__Your goal__: Return exactly the lines that run from the beginning through the line containing "wasm.setup();", both included, and no others.

--------------------------------------------------

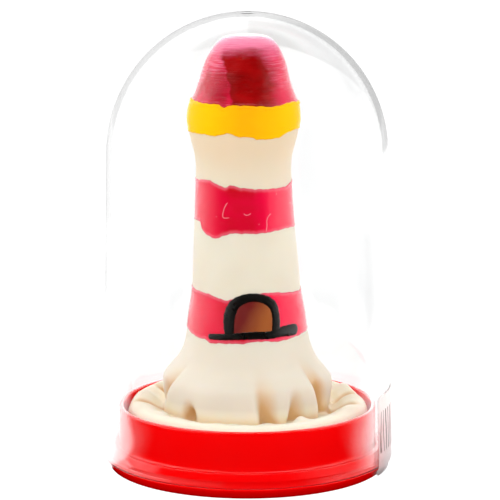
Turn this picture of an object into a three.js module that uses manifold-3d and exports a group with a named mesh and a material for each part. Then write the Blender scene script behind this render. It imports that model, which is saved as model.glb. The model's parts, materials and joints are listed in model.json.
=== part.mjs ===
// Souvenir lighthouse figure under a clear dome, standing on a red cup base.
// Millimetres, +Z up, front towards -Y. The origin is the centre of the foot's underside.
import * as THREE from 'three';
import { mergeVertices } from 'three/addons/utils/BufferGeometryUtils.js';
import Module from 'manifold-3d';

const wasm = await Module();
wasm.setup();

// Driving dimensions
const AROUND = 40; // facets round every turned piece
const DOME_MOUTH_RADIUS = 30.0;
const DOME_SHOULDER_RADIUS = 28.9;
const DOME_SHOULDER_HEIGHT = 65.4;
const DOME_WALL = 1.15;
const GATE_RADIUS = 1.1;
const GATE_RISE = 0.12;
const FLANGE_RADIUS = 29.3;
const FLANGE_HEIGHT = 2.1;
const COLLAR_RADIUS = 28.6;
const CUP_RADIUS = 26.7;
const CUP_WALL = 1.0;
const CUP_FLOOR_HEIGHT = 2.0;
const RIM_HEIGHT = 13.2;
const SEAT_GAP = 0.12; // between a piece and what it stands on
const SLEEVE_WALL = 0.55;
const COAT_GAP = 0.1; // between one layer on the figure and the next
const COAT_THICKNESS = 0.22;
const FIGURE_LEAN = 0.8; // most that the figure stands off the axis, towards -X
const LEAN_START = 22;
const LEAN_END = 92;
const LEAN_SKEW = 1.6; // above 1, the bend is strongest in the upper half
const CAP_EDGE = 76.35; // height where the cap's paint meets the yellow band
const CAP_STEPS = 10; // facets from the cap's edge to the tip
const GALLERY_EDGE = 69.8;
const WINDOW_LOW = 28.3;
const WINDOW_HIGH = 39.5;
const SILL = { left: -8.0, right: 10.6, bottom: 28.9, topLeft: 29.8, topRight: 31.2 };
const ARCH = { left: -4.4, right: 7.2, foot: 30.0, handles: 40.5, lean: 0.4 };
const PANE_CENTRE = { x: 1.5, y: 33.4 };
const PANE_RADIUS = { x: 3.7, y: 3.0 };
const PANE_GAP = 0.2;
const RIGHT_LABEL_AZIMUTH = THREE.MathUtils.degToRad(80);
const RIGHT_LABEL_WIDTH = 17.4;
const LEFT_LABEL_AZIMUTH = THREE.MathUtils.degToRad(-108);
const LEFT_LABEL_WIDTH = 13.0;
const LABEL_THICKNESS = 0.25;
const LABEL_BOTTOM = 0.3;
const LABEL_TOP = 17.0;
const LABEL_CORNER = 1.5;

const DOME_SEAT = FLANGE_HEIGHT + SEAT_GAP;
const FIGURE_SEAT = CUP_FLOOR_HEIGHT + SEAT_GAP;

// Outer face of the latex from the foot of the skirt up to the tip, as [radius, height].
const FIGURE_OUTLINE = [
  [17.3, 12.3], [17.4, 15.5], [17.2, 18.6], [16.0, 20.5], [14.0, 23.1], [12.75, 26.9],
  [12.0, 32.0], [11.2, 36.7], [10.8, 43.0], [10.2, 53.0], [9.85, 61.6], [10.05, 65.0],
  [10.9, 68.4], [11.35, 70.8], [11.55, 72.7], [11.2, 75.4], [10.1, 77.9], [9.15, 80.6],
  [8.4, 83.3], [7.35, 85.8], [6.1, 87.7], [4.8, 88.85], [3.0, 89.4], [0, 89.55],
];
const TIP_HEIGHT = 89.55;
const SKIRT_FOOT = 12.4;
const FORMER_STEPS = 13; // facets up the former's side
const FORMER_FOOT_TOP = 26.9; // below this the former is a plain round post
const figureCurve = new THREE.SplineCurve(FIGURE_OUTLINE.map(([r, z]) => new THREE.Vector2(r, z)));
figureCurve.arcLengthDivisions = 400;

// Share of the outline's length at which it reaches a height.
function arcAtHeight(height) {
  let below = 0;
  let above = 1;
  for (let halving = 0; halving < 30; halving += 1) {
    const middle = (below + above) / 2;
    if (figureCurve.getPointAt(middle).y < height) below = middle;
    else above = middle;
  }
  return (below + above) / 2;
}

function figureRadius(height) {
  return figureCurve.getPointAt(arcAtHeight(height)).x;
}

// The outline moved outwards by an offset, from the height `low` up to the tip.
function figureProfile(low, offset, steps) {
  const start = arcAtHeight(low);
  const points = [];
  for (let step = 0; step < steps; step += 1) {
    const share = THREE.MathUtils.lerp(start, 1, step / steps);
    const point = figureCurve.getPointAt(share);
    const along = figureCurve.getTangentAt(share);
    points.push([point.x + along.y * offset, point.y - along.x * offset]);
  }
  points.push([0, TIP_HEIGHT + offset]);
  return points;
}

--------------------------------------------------

__Problem solution__:
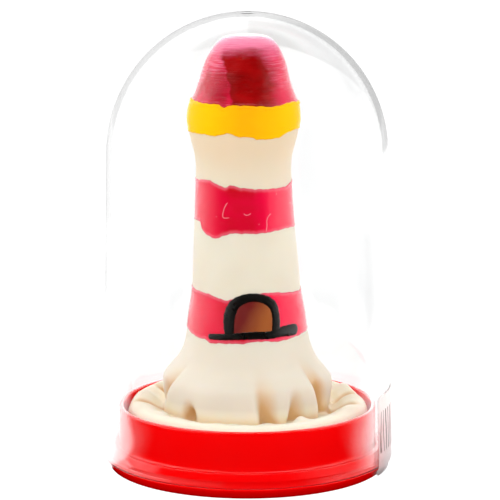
Turn this picture of an object into a three.js module that uses manifold-3d and exports a group with a named mesh and a material for each part. Then write the Blender scene script behind this render. It imports that model, which is saved as model.glb. The model's parts, materials and joints are listed in model.json.
=== part.mjs ===
// Souvenir lighthouse figure under a clear dome, standing on a red cup base.
// Millimetres, +Z up, front towards -Y. The origin is the centre of the foot's underside.
import * as THREE from 'three';
import { mergeVertices } from 'three/addons/utils/BufferGeometryUtils.js';
import Module from 'manifold-3d';

const wasm = await Module();
wasm.setup();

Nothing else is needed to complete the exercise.